At the center of the latest manufactured controversy is the New
York Times, which, within a week, ran multiple stories on flags that had
been displayed at Alito’s homes. The Times assigned four reporters to
this beat and has been eagerly begging readers for more tips on the topic.
The first story revealed that for a period of a few days
in January 2021, the justice’s Virginia home displayed an upside-down American
flag. Alito said his wife had hung up the flag in response to a dispute with a
neighbor. The Times described the flag as a symbol of the
“stop the steal” movement because some pro-Trump protesters had used it during
that period. Evidence that it was well-known as an emblem of that movement was
shaky at best.
Democrats and left-wing activists declared the incident a
major breach of Supreme Court ethics, and dozens of elected Democrats called
for Alito to recuse himself from any cases involving January 6. While
displaying a flag upside down would not be our chosen response to a dispute,
that Alito’s wife decided to display the flag that way is not a violation of
any sort of judicial ethics.
If this weren’t silly enough, the paper of record
followed up by reporting that “another provocative symbol was displayed at his
vacation house in New Jersey” last summer. The “provocative” symbol in question
was the “Appeal to Heaven,” or Pine Tree Flag.
As our own Dan McLaughlin points out, this is the same
flag that was commissioned by none other than George Washington and
designed by his secretary in 1775, to reference a riot in New Hampshire
protesting British tree regulations. It became an emblem during the
Revolutionary War, and the flag (absent the slogan) remains the official
maritime flag of Massachusetts to this day. But because some January 6 rioters
carried the flag, its 245-year-plus history before that event no longer
matters.
When the story ran, Senate Judiciary Committee chairman
Dick Durbin laughably said in a press release, “This incident is yet another
example of apparent ethical misconduct by a sitting justice, and it adds to the
Court’s ongoing ethical crisis. For the good of our country and the Court,
Justice Alito must recuse himself immediately from cases related to the 2020
election and the January 6th insurrection.”

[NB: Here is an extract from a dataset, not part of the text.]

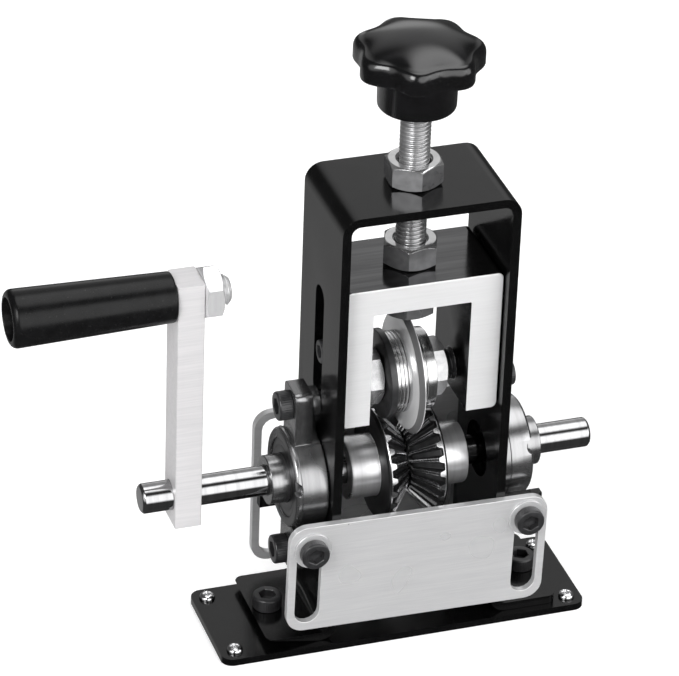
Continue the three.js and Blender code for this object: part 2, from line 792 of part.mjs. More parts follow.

This is how Democrats and the left-wing media operate.
First, they create a phony controversy based on a nonstory. Then, they promote
another nonstory only vaguely related to the first and present it as evidence
of a pattern — as if multiple layers of nonsense suddenly add up to a major
scandal.
We know what this is about. By the end of next month, the
Court is expected to rule on cases related to the January 6 riot as well as
Donald Trump’s claim of immunity, and if Democrats and the media don’t like the
decisions, they want to be able to argue that the justices were compromised.
Ultimately, convincing the public that the Court is hopelessly corrupt is a way
to set the stage to pack the Court with radical left-wing justices. The last
thing the proponents of this story want is an impartial, honest judiciary
committed to the rule of law.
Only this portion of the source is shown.